Two years later, her documentary Un soleil entre deux nuages, which depicted the courage of children with terminal illnesses, was just as warmly received. It was shown widely and won the Gémeaux Award for Best Editing, the Ecumenical Jury Prize at the Festival de Nyon (Switzerland), and the Grand prix des bibliothèques de France at the Festival du réel, in Paris.
Employed at the NFB from 1991 to 1994, Lepage directed Your Country, My Country (Dans ton pays, 1992), a fiction short about racial prejudice; Mon Amérique à moi (1993), a documentary on travel and aspirations; and La fête des Rois (1994), a feature-length fiction film about families and modernity that enjoyed considerable success with critics and audiences alike.

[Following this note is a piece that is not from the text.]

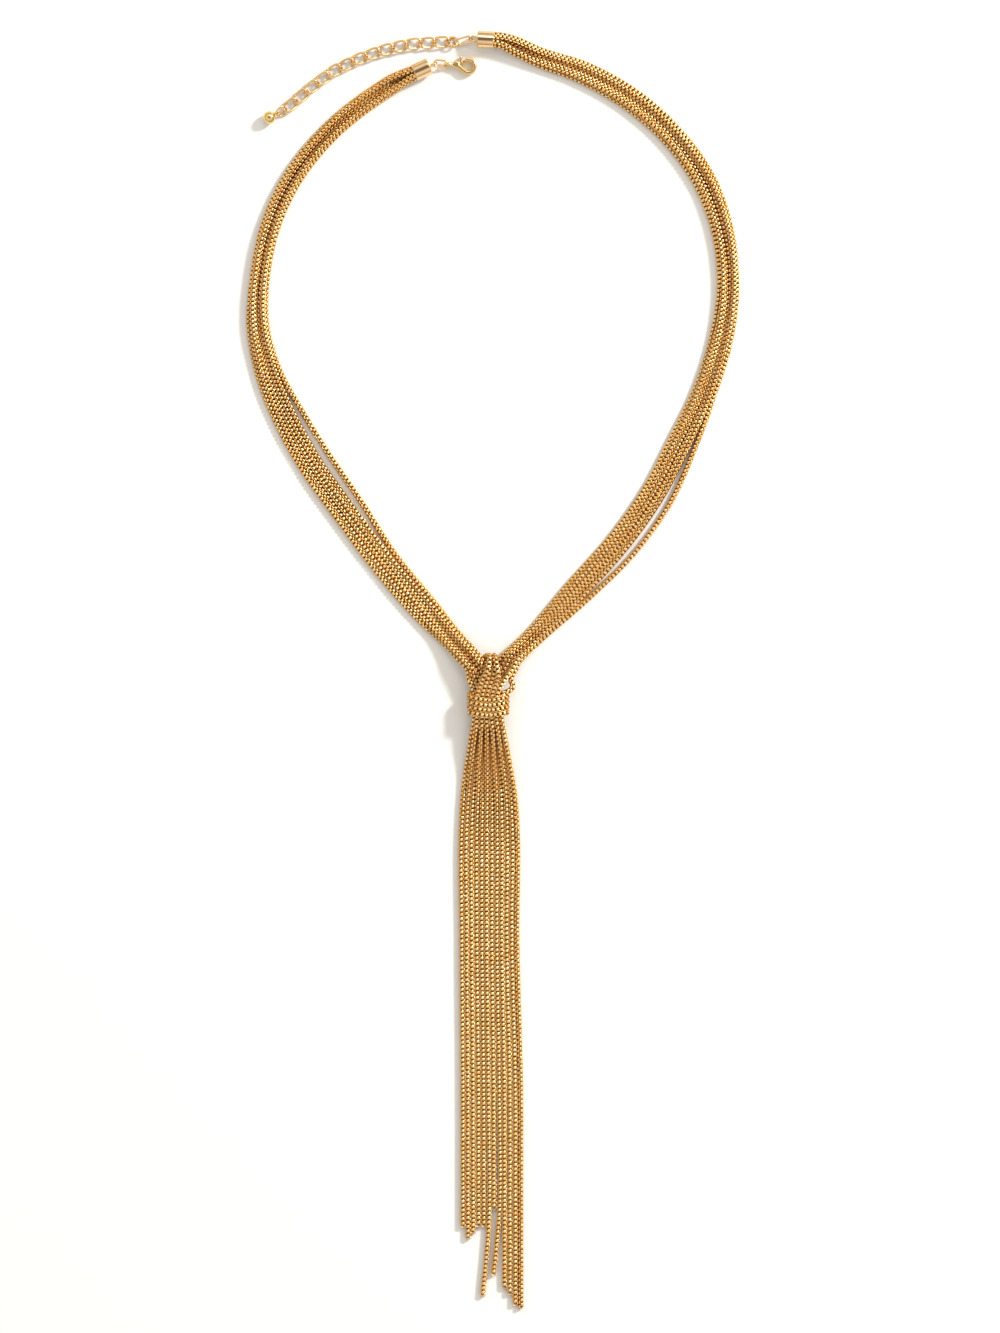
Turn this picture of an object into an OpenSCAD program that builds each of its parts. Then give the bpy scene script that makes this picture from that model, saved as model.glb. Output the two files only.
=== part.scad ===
// Tassel necklace, laid flat as it is photographed. Two bundles of six fine box chains run
// from two end caps round the neck, meet in one knot at the breast and hang on as a tassel.
// One cap carries a lobster clasp, the other an extender of curb links with an end bead.
// +X is to the right, +Y towards the clasp, +Z up from the surface that the necklace lies on.

/* [Box chains] */
// Thickness of one box chain
strand_w = 1.35; // [1.2:0.01:1.4]
// Gap left between two chains that lie side by side
strand_gap = 0.1; // [0.05:0.01:0.14]
// Spacing of the chains where they lie spread in the tassel
tassel_pitch = 1.5; // [1.48:0.01:1.6]

/* [End caps] */
// Outer diameter of an end cap
cap_d = 5; // [4.95:0.05:5.6]
// Length of an end cap
cap_len = 5; // [4:0.1:6]
// Wall of an end cap
cap_wall = 0.25; // [0.2:0.01:0.27]
// Thickness of the closed end of a cap
cap_end = 0.7; // [0.5:0.05:1.2]
// Edge rounding of a cap
cap_edge = 0.2; // [0.1:0.01:0.24]
// Wire of the eye that is soldered to a cap
eye_wire = 0.6; // [0.5:0.05:0.65]
// Radius of that eye, to the middle of its wire
eye_r = 1.25; // [1.2:0.01:1.35]

/* [Clasp] */
// Thickness of the clasp
clasp_t = 2; // [1.8:0.1:2.4]
// Radius of the hook, to the middle of its bar
hook_r = 1.95; // [1.9:0.05:2.1]
// Width of the hook's bar
hook_bar = 0.8; // [0.6:0.05:0.9]
// Radius of the lever's pin
pin_r = 0.3; // [0.25:0.01:0.34]
// Gap between the pin and the lever, measured on the radius
pin_gap = 0.05; // [0.03:0.01:0.08]
// Thickness of the lever
lever_t = 0.8; // [0.6:0.05:1]
// Gap between the lever and the cheeks beside it
cheek_gap = 0.1; // [0.06:0.01:0.15]

/* [Extender] */
// Number of curb links
curb_count = 13; // [11:1:14]
// Distance from one curb link to the next
curb_pitch = 4.2; // [4.1:0.05:4.3]
// Wire of a curb link
curb_wire = 0.75; // [0.6:0.01:0.8]
// Width of a curb link
curb_w = 3.7; // [3.5:0.05:4]
// Outer diameter of the round ring next to the curb links
ring_d = 4; // [3.9:0.05:4.2]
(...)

Released to coincide with the hundredth anniversary of cinema, The Lost Garden: The Life and Cinema of Alice Guy-Blaché (Le jardin oublié - La vie et l'œuvre d'Alice Guy-Blaché, 1995), a documentary tribute to history's first woman filmmaker, made the rounds of the international festival circuit and picked up several awards, including a Gémeaux for Best Documentary.
In 1997, she directed episodes of the TV series La courte échelle, which went on to win the Gémeaux Award for Best Children's Series. The next year, her short fiction work Pour la vie took home the prize for Best Healthcare Prevention Document at the International Festival of Multimedia and Video in Healthcare (Canada).

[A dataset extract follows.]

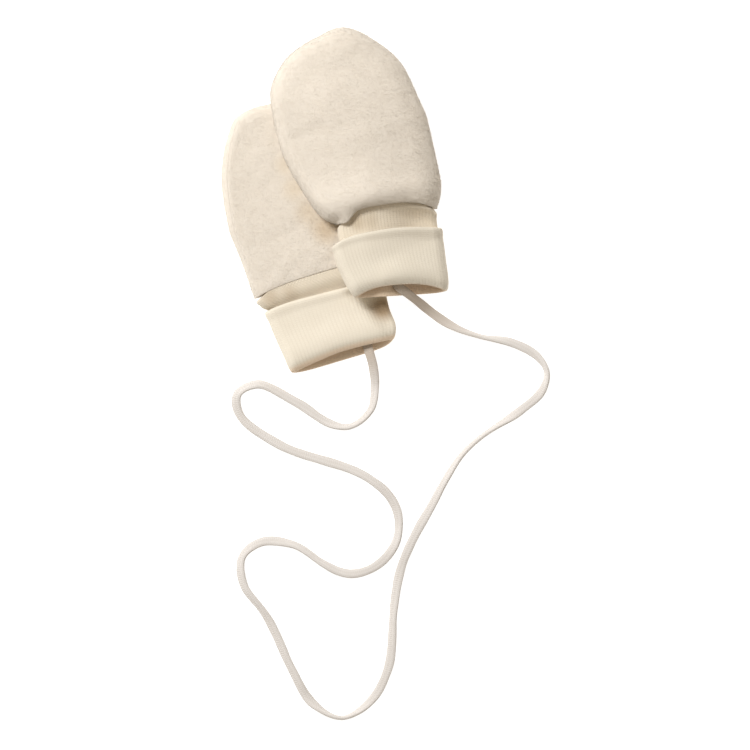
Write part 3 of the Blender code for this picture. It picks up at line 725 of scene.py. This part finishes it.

Lepage's style has consistently been typified by seriousness, the proper tone, and intense sensitivity toward her subjects. In 1999, her documentary Of Hopscotch and Little Girls: Stolen Childhood (Des marelles et des petites filles...), a series of heart-rending portraits of young girls in India, Thailand, Yemen, Peru, Burkina Faso and Haiti, won several international festival prizes. It was shown at the United Nations in New York as part of the Beijing Plus Five meeting in August 2000, and at UNESCO headquarters in Paris in November 2000. A few years later, in the fall of 2008, a counterpart documentary, Boys, Toys and the Big Blue Marble (Des billes, des ballons et des garçons) examined the living conditions of boys in various parts of the world.
In the years following 2000, Lepage directed a number of productions for television, including the episode covering 1959 to 1973 for Canada: A People's History (2002); Ma vie c'est le théâtre (2004); Par tous les seins (2005); Le Rouge et le Noir... Au service du Blanc, L'esclavage en Nouvelle-France (2005); Les délateurs (2005); Jacques Parizeau, l'homme derrière le complet (2006); and Vive les fêtes! (2007). Martha of the North (2008) is her most recent film as director produced at the NFB.
An active player in the filmmaking community, Lepage is a past president of the Association des réalisateurs et réalisatrices du Québec (ARRQ), and currently sits on the Board of Directors of the Academy of Canadian Cinema & Television's Quebec Division. In addition to the many awards received for her films, she was named an "Artiste pour la paix" in 1999.